1. “Lesson 21” deals exclusively with the ultimate destiny of every worthy Mormon Melchizedek Priesthood elder, or the purpose for the continuous work done by an elder of the Melchizedek Priesthood to achieve the highest degree of Mormon heaven, exaltation, and what a Mormon elder may expect in exaltation as an reward if he keeps all of the commandments of Mormonism and endures to the end. “Lesson 21” states, as an answer to the hypothetical question posed by a hypothetical Mormon elder, “Why am I required to do all of this work on the earth?” that the ultimate destiny of all worthy Mormon elders is “to be as great as the Mormon heavenly father-God,” by doing everything that the Mormon heavenly father-god has done. The only statement about the purpose of life, provided by the full-time missionaries to investigators, is that “the ultimate reward for keeping the commandments is getting to exaltation, or heaven, where God the Father and Jesus Christ reside.”
2. “Lesson 21,” which is completely different from the theology presented in the LDS missionary discussions, states Mormon Prophet Lorenzo Snow’s couplet, “As man is, God once was; and as God is, man may become” as a totally unbiblical preface to the changing origin and development of the Mormon heavenly-father-god; and the lesson goes on to quote from Joseph Smith, Jr.’s 1844 King Follett Discourse that, “It is the first principle of the Gospel to know for a certainty the Character of God, and to know that we can converse with him as one man converses with another, and that he was once a man like us; yea, that God himself, the Father of us all, dwelt on an earth.” Mormon Prophet Joseph Fielding Smith is also quoted in “Lesson 21” to say, “Our Father in heaven, according to the Prophet (Joseph Smith, Jr.) had a Father, and since there has been a condition of this kind through eternity, each Father had a Father. “ You will notice that the word “Father,” was used twice and capitalized by J.F. Smith, indicating “Father-God” in both instances.
3. The principles of Mormon theology as revealed by “Lesson 21,” therefore, dramatically underscore the premise that each and every Mormon elder may eventually become exactly like, or as great as, the Mormon heavenly father-god by becoming, each and every one of them, Mormon heavenly father-gods, with a capital G. Without directly stating that Mormon theology is basically polytheistic (a belief in many gods), “Lesson 21” directly implies, and the Melchizedek Priesthood elders of the Mormon Church understand from it that, if any man and his wife investigate Mormonism, accept the version of Mormon theology taught by the full-time Mormon missionaries, and subsequently become members of the Mormon Church, that man and his wife will eventually learn about the theology stated in “Lesson 21” and will, either, become an elder in the Melchizedek Priesthood after a year-or-so of ward and stake activity, and will then take his wife to the Mormon temple to be married and become, through temple endowment, a Mormon god and a goddess in the embryo, or, else, he and his wife will reject the Mormon theology as unchristian and unbiblical and resign from Mormonism. Had the investigating man and his wife known upfront about the theology contained in “Lesson 21” at the time the full-time Mormon missionaries had represented Mormon theology to them as Christian, they could have rejected it then without wasting a year-or-more of their lives paying tithing to the Mormon Church and worshiping a false god.

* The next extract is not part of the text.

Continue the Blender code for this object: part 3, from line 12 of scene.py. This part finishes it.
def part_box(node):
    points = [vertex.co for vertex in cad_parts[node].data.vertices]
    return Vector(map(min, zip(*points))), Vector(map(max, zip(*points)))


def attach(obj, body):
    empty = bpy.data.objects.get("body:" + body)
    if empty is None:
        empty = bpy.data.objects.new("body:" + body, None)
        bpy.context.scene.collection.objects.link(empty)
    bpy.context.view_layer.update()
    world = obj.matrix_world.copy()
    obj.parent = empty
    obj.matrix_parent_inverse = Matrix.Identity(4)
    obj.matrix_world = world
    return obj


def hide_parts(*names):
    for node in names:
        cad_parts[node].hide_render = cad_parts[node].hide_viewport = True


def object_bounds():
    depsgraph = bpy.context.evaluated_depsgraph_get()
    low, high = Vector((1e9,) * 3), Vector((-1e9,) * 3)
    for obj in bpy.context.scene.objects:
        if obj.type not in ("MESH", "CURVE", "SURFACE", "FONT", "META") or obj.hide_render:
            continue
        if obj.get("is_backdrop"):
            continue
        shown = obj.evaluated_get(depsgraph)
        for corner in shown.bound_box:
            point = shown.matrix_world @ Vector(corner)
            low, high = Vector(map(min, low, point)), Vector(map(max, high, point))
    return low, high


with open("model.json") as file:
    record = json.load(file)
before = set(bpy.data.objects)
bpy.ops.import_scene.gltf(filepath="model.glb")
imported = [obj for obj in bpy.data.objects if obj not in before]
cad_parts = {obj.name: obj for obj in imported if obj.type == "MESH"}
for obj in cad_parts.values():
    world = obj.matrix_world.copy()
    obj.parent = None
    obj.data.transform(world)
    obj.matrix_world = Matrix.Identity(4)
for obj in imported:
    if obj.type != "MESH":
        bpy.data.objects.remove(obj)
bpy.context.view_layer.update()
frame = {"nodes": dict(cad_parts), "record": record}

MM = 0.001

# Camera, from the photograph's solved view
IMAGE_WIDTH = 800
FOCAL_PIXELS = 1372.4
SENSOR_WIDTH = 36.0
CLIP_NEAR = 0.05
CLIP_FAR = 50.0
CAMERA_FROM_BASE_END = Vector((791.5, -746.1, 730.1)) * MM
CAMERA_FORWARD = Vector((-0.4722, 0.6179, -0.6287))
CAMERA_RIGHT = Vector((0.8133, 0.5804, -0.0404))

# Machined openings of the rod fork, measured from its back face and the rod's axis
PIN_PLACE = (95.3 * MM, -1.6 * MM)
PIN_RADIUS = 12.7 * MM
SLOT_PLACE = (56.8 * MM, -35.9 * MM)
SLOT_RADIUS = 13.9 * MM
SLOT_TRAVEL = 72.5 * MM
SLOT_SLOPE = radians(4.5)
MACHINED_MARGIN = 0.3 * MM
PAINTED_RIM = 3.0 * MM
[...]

4. “Lesson 21 – Man May Become like God,” is, then, incontrovertible proof that the scanty theology taught by Mormon full-time missionaries to investigators from their scripted discussions does not represent the sum-total of real Mormon theology, but a fraudulent misrepresentation of it. The doctrinal history of Mormonism has, since around 1838, been completely predicated on this polytheistic theology.
5. Moreover, the necessary inference in “Lesson 21” of the procreative state and responsibility of the Mormon heavenly father-god, and his wife-goddess carries with it the physical presence of the wife, or wives, of the Mormon heavenly father-god, or the “heavenly mother” as defined in the essay, “Heavenly Mother” presently on the LDS.org website https://mormonessays.com/ In that essay, the Brethren (Prophet and Apostles) of the Mormon hierarchy have collectively stated that “heavenly parents,” meaning a heavenly father-god and a heavenly mother-goddess, are necessary for a Mormon elder and his wife to become as great as the Mormon heavenly father-god and heavenly mother-goddess by becoming the same type of heavenly parents.
6. The substantial absence from the Mormon missionary discussions, from 1950 until the present day, of the necessary mentioning of the specific material details of Mormon theology to investigators of Mormonism, create the blatant nondisclosure that makes those discussions so very fraudulent. “Lesson 21 – Man My Become Like God” allows reasonable and literate Bible-believing Christians to completely understand that Mormon theology is not based to any degree upon the Christian gospel of grace contained in the New Testament, without having to go further into a convoluted study of Mormon theology and doctrine.